[Task to complete]: Transcribe only part of the material below: the lines from the one containing "Rectangle(2 * FLY_REACH, 0.4)" through the one containing "# paper and", inclusive, exactly as written.

[Given entries]:
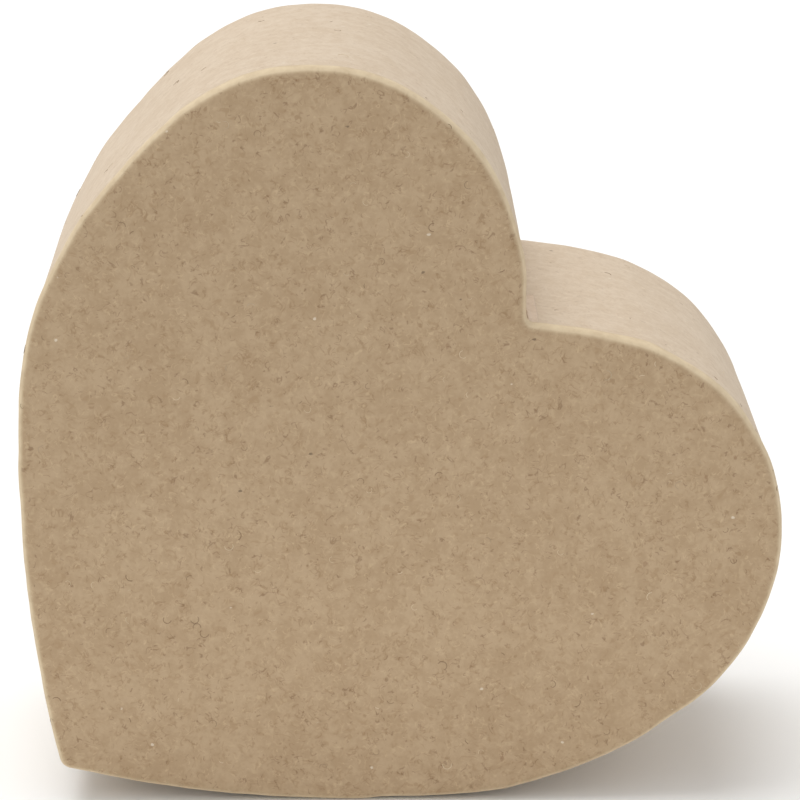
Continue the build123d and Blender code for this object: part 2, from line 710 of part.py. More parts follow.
with BuildPart() as cylinder_arbor:
    with BuildSketch(section(BRIDGE_X - 0.3, 0, AXIS_HEIGHT)):
        Circle(0.8)
    extrude(amount=INNER_CHEEK + CHEEK + 0.1 - BRIDGE_X + 0.3)
cylinder_arbor.part.label = "cylinder_arbor"
export_step(cylinder_arbor.part, "parts/cylinder_arbor.step")

with BuildPart() as cylinder_pinion:
    with BuildSketch(section(PINION_START, 0, AXIS_HEIGHT)):
        add(gear(CYLINDER_LEAVES, COARSE, -90, 0.8))
    extrude(amount=PINION_END - PINION_START)
cylinder_pinion.part.label = "cylinder_pinion"
export_step(cylinder_pinion.part, "parts/cylinder_pinion.step")

TO_FIRST = degrees(atan2(FIRST_Z - AXIS_HEIGHT, FIRST_Y))
TO_SECOND = degrees(atan2(SECOND_Z - FIRST_Z, SECOND_Y - FIRST_Y))
HALF_LEAF = 180 / LEAVES

with BuildPart() as cylinder_gear:
    with BuildSketch(section(GEAR_START, 0, AXIS_HEIGHT)):
        add(gear(GEAR_TEETH, FINE, TO_FIRST, 0.8))
        with PolarLocations(4.6, 5):
            Circle(1.6, mode=Mode.SUBTRACT)
    extrude(amount=GEAR_END - GEAR_START)
cylinder_gear.part.label = "cylinder_gear"
export_step(cylinder_gear.part, "parts/cylinder_gear.step")

# ---- governor ----
WHEEL_START, WHEEL_END = 37.6, 38.6
WORM_WHEEL_START, WORM_WHEEL_END = 40.2, 41.4

with BuildPart() as first_pinion:
    with BuildSketch(section(LEAVES_START, FIRST_Y, FIRST_Z)):
        add(gear(LEAVES, FINE, TO_FIRST + 180 + HALF_LEAF, 0))
    extrude(amount=LEAVES_END - LEAVES_START)
    with BuildSketch(section(LEAVES_START - 0.3, FIRST_Y, FIRST_Z)):
        Circle(SHAFT)
    extrude(amount=OUTER_CHEEK + 1.0 - LEAVES_START + 0.3)
first_pinion.part.label = "first_pinion"
export_step(first_pinion.part, "parts/first_pinion.step")

with BuildPart() as first_wheel:
    with BuildSketch(section(WHEEL_START, FIRST_Y, FIRST_Z)):
        add(gear(FIRST_TEETH, FINE, TO_SECOND, SHAFT))
        with PolarLocations(3.6, 4):
            Circle(1.3, mode=Mode.SUBTRACT)
    extrude(amount=WHEEL_END - WHEEL_START)
first_wheel.part.label = "first_wheel"
export_step(first_wheel.part, "parts/first_wheel.step")

with BuildPart() as second_pinion:
    with BuildSketch(section(WHEEL_START - 0.1, SECOND_Y, SECOND_Z)):
        add(gear(LEAVES, FINE, TO_SECOND + 180 + HALF_LEAF, 0))
    extrude(amount=WHEEL_END - WHEEL_START + 0.2)
    with BuildSketch(section(INNER_CHEEK + 0.2, SECOND_Y, SECOND_Z)):
        Circle(SHAFT)
    extrude(amount=OUTER_CHEEK + 1.0 - INNER_CHEEK - 0.2)
second_pinion.part.label = "second_pinion"
export_step(second_pinion.part, "parts/second_pinion.step")

with BuildPart() as worm_wheel:
    with BuildSketch(section(WORM_WHEEL_START, SECOND_Y, SECOND_Z)):
        add(gear(WORM_WHEEL_TEETH, FINE, 180, SHAFT))
    extrude(amount=WORM_WHEEL_END - WORM_WHEEL_START)
worm_wheel.part.label = "worm_wheel"
export_step(worm_wheel.part, "parts/worm_wheel.step")

WORM_START = SECOND_Z - 2.75 * WORM_LEAD  # leaves a groove facing the worm wheel's nearest tooth
PIVOT_LOW, PIVOT_HIGH = FLOOR + 0.5, FRAME_TOP + 1.0

with BuildPart() as worm_thread:
    with BuildLine() as thread_path:
        Helix(WORM_LEAD, 5 * WORM_LEAD, WORM_RADIUS)
    with BuildSketch(Plane(origin=thread_path.line @ 0, x_dir=(1, 0, 0), z_dir=thread_path.line % 0)):
        Polygon((-0.5, -0.26), (0.3, -0.1), (0.3, 0.1), (-0.5, 0.26), align=None)
    sweep(path=thread_path.line, is_frenet=True)

with BuildPart() as fly_shaft:
    for low, high, radius in (
        (PIVOT_LOW, FLOOR + 1.3, 0.35),
        (FLOOR + 1.3, FRAME_TOP - 0.1, SHAFT),
        (FRAME_TOP - 0.1, PIVOT_HIGH, 0.35),
        (WORM_START - 0.4, WORM_START + 5 * WORM_LEAD + 0.6, WORM_CORE),
    ):
        with BuildSketch(level(low, FLY_X, FLY_Y)):
            Circle(radius)
        extrude(amount=high - low)
    add(level(WORM_START, FLY_X, FLY_Y).location * worm_thread.part)
fly_shaft.part.label = "fly_shaft"
export_step(fly_shaft.part, "parts/fly_shaft.step")

with BuildPart() as fly_blades:
    with BuildSketch(level(FLY_LOW, FLY_X, FLY_Y)):
        Circle(0.9)
        Rectangle(2 * FLY_REACH, 0.4)
        Circle(SHAFT, mode=Mode.SUBTRACT)
    extrude(amount=FLY_HIGH - FLY_LOW)
fly_blades.part.label = "fly_blades"
export_step(fly_blades.part, "parts/fly_blades.step")
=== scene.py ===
# %% [markdown]
# # A wind up music box in a heart of kraft paper
# The box is a heart of stiff board, covered in recycled kraft paper, with a spring-driven comb movement inside
# and a butterfly key on its back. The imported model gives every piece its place; this file gives the case its
# paper and every part its finish. All lengths are in metres, so MM turns millimetres into them.

# %% Load the frame
import json
import math

import bmesh
import bpy
import numpy as np
from mathutils import Euler, Matrix, Vector, geometry, noise


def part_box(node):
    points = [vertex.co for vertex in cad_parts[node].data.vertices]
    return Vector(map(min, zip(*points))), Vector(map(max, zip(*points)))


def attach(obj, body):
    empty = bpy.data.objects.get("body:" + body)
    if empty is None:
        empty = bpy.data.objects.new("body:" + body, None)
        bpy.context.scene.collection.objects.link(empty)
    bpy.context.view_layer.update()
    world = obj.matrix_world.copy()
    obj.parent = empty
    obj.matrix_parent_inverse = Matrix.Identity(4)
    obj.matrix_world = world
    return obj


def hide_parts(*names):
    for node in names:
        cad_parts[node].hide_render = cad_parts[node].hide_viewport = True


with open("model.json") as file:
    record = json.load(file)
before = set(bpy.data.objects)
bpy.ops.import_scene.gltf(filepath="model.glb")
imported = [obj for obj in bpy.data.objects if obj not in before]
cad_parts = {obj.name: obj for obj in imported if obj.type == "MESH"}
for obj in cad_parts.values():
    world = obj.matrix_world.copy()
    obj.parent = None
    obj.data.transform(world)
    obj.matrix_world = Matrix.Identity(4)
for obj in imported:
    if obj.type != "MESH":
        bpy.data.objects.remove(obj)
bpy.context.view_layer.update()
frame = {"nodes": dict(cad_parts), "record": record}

MM = 0.001

# %% [markdown]
# ## Camera, floor and light
# A long lens keeps the heart's outline calm, as on a product picture. The camera stands a little above the box
# and looks down on it. A wide sun overhead makes the top of the case brighter than its upright front, which a
# weaker white room lights. A soft light from the left and a low one before the front lift the shadows.

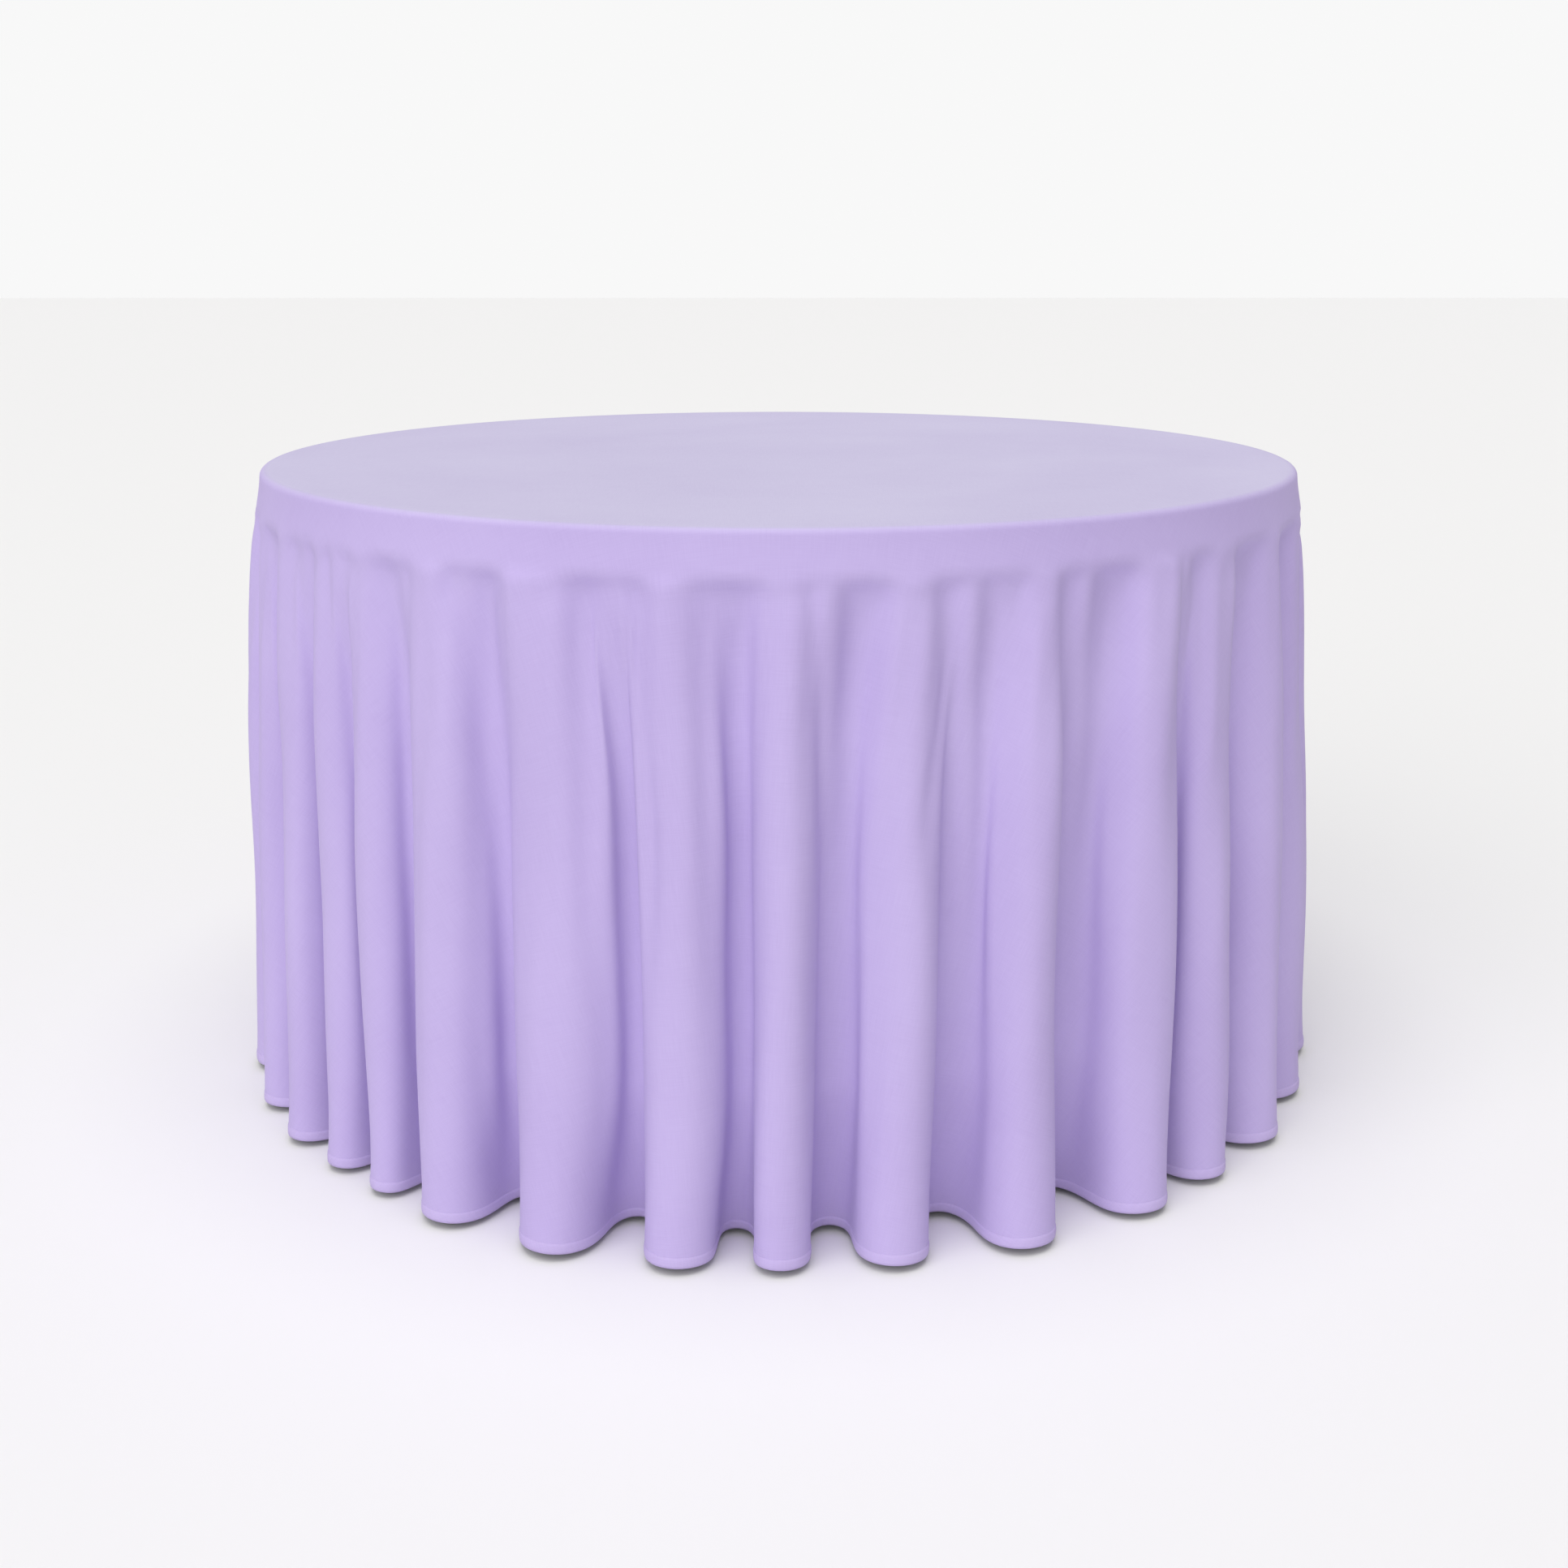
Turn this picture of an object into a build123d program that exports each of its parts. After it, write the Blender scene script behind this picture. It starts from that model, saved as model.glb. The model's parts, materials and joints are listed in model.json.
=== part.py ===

[Solved problem]:
        Rectangle(2 * FLY_REACH, 0.4)
        Circle(SHAFT, mode=Mode.SUBTRACT)
    extrude(amount=FLY_HIGH - FLY_LOW)
fly_blades.part.label = "fly_blades"
export_step(fly_blades.part, "parts/fly_blades.step")
=== scene.py ===
# %% [markdown]
# # A wind up music box in a heart of kraft paper
# The box is a heart of stiff board, covered in recycled kraft paper, with a spring-driven comb movement inside
# and a butterfly key on its back. The imported model gives every piece its place; this file gives the case its
# paper and every part its finish. All lengths are in metres, so MM turns millimetres into them.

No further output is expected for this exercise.